We also believe that the shell in particular should be a place that never be able to mislead the user. AI "assistants" will always hallucinate fake or incorrect information, regardless of how well they're trained on real data.

This is not to say that we believe AI is useless. We just believe that jamming AI into anything and everything possible is the peak of stupidity, and we would like to leave users with at least one tool that isn't trying to be smarter than it should be.

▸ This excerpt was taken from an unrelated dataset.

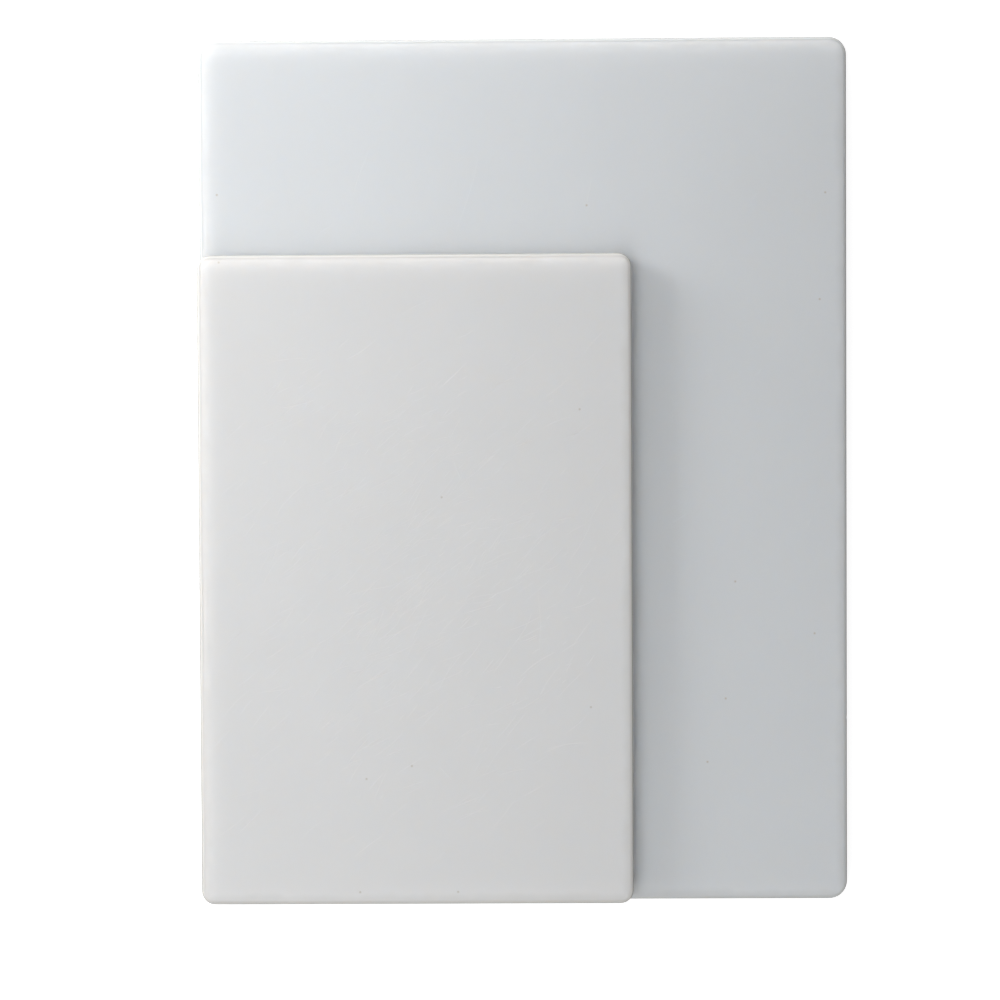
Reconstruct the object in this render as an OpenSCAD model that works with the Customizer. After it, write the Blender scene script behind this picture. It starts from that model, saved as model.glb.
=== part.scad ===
// A pair of white plastic cutting boards, the small one lying on the large one.
// Each board is one solid slab sawn from thick sheet, with rounded corners and eased edges.
// +X is the width, +Y the length and +Z up. The origin is the centre of the large board's
// underside, which lies on the worktop.

/* [Large board] */
// Width of the large board, left to right
large_width = 457.2; // [400:0.1:620]
// Length of the large board, front to back
large_length = 609.6; // [520:0.1:920]
// Thickness of the large board
large_thickness = 12.7; // [9.5:0.1:38.1]
// Radius of the large board's four corners, seen from above
large_corner_radius = 12.7; // [5:0.1:60]
// Radius of the easing along the large board's top and bottom edges
large_edge_radius = 3.2; // [0.8:0.1:4.5]

/* [Small board] */
// Width of the small board, left to right
small_width = 304.8; // [150:0.1:400]
// Length of the small board, front to back
small_length = 457.2; // [200:0.1:520]
// Thickness of the small board
small_thickness = 12.7; // [9.5:0.1:38.1]
// Radius of the small board's four corners, seen from above
small_corner_radius = 9.5; // [5:0.1:60]
// Radius of the easing along the small board's top and bottom edges
small_edge_radius = 3.2; // [0.8:0.1:4.5]

/* [Stack] */
// How far the small board's left edge lies to the right of the large board's left edge
stack_from_left = 0; // [0:0.1:60]
// How far the small board's front edge lies behind the large board's front edge
stack_from_front = 0; // [0:0.1:90]

/* [Hidden] */

// Segments in a full turn of the rounded corners and edges
$fn = 96;

// Colours of the two sheets: a cool white and a slightly warmer one
large_colour = [0.91, 0.93, 0.95];
small_colour = [0.95, 0.94, 0.91];

// Centre of the small board, with its left and front edges set from the large board's
small_x = -large_width / 2 + stack_from_left + small_width / 2;
small_y = -large_length / 2 + stack_from_front + small_length / 2;

// The large board's cutting face, on which the small board lies
large_top = large_thickness;

// Cross-section of a board's border: flat on both faces, square to them at the inner side and
// eased at the outer side, which is where the router ran
module border_section(depth, thickness, edge_radius) {
    square([depth - edge_radius, thickness]);
    translate([0, edge_radius]) square([depth, thickness - 2 * edge_radius]);
    translate([depth - edge_radius, edge_radius]) circle(edge_radius);
    translate([depth - edge_radius, thickness - edge_radius]) circle(edge_radius);
}

// A straight stretch of border along the +X side, its outer face at x = half
module border_bar(half, run, corner_radius, thickness, edge_radius) {
    translate([half - corner_radius, run / 2, 0])
        rotate([90, 0, 0])
            linear_extrude(run)
                border_section(corner_radius, thickness, edge_radius);
}

// The quarter turn of border round the corner of +X and +Y
module border_corner(half_x, half_y, corner_radius, thickness, edge_radius) {
    translate([half_x - corner_radius, half_y - corner_radius, 0])
        rotate_extrude(angle = 90)
            border_section(corner_radius, thickness, edge_radius);
}

// A slab centred on the Z axis with its underside at z = 0
module eased_slab(width, length, thickness, corner_radius, edge_radius) {
    inner_width = width - 2 * corner_radius;
    inner_length = length - 2 * corner_radius;
    translate([-inner_width / 2, -inner_length / 2, 0])
        cube([inner_width, inner_length, thickness]);
    for (turn = [0, 180]) rotate(turn) {
        border_bar(width / 2, inner_length, corner_radius, thickness, edge_radius);
        border_corner(width / 2, length / 2, corner_radius, thickness, edge_radius);
    }
    for (turn = [90, 270]) rotate(turn) {
        border_bar(length / 2, inner_width, corner_radius, thickness, edge_radius);
        border_corner(length / 2, width / 2, corner_radius, thickness, edge_radius);
    }
}

// The large board, which carries the small one
module large_board() {
    color(large_colour)
        eased_slab(large_width, large_length, large_thickness,
                   large_corner_radius, large_edge_radius);
}

// The small board, laid face to face on the large one and free to be lifted off
module small_board() {
    color(small_colour)
        translate([small_x, small_y, large_top])
            eased_slab(small_width, small_length, small_thickness,
                       small_corner_radius, small_edge_radius);
}

large_board();
small_board();
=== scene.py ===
"""Two white polyethylene cutting boards, the small one lying on the large one, seen from above."""

import math

import bmesh
import bpy
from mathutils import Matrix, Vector


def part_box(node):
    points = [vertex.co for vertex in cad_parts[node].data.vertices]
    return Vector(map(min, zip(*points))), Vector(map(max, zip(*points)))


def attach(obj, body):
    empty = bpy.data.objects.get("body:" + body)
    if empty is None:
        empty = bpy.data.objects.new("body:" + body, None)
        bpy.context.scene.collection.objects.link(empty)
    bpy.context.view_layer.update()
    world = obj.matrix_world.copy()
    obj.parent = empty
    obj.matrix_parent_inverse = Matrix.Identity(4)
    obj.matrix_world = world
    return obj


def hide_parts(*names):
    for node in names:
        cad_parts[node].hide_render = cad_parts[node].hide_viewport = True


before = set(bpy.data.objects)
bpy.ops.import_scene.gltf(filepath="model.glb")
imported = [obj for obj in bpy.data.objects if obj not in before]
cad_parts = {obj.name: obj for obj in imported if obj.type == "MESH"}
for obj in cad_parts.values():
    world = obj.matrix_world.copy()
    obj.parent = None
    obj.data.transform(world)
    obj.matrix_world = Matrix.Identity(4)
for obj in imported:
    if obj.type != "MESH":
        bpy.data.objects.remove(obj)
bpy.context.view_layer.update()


# ---------------------------------------------------------------------------------------------
# The large board, which lies on the worktop and carries the small one. It is sawn out of pressed
# polyethylene sheet of a cool white, its corners are rounded, and a router eases the edges of
# both faces. It has seen little use: a few long scratches, a nick in one edge.

MM = 0.001
EASING_RADIUS = 3.2 * MM
EASING_STEPS = 9
CORNER_STEPS = 14
LARGE_CORNER_RADIUS = 12.7 * MM
LARGE_WHITE = (0.80, 0.825, 0.845)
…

Keeping AI out of development also helps us better tune the performance of sqlh. AI is trained on "good" coding patterns, which for shell scripts almost always means using subshells. This kills the performance of sqlh in critical areas such as the Ctrl+R search, which needs to be able to re-render itself in realtime as the user types.

The Benefits

  • You don't need to upgrade your device in order to run sqlh.
  • It typically requires less than 1 megabyte of additional RAM per shell, and doesn't require a GPU (much less an NPU) at all.
  • It reliably initializes in around 175 milliseconds... on a 10+ year old PC running in Cygwin on Windows 10, even when debug logs are enabled (i.e. extra work is being done).
    For comparison, that's equivalent to roughly 19 subshell invocations on a modern computer running actual Linux at 9ms/subshell for trivial operations, and sqlh is doing a lot more than that during initialization.

    Don't believe me? Run `time echo hello` which is nearly instantaneous, and then `time echo "$(echo hello)"` - the difference is staggering.

  • sqlite-i-search nearly always initializes in under 5 milliseconds and has a typical overhead of less than 5 milliseconds per keystroke.

The Drawbacks

  • It can take longer to develop individual features because we actually have to type everything ourselves instead of allowing the AI to generate most of the code.

Call it bias, but we really can't think of any other drawbacks.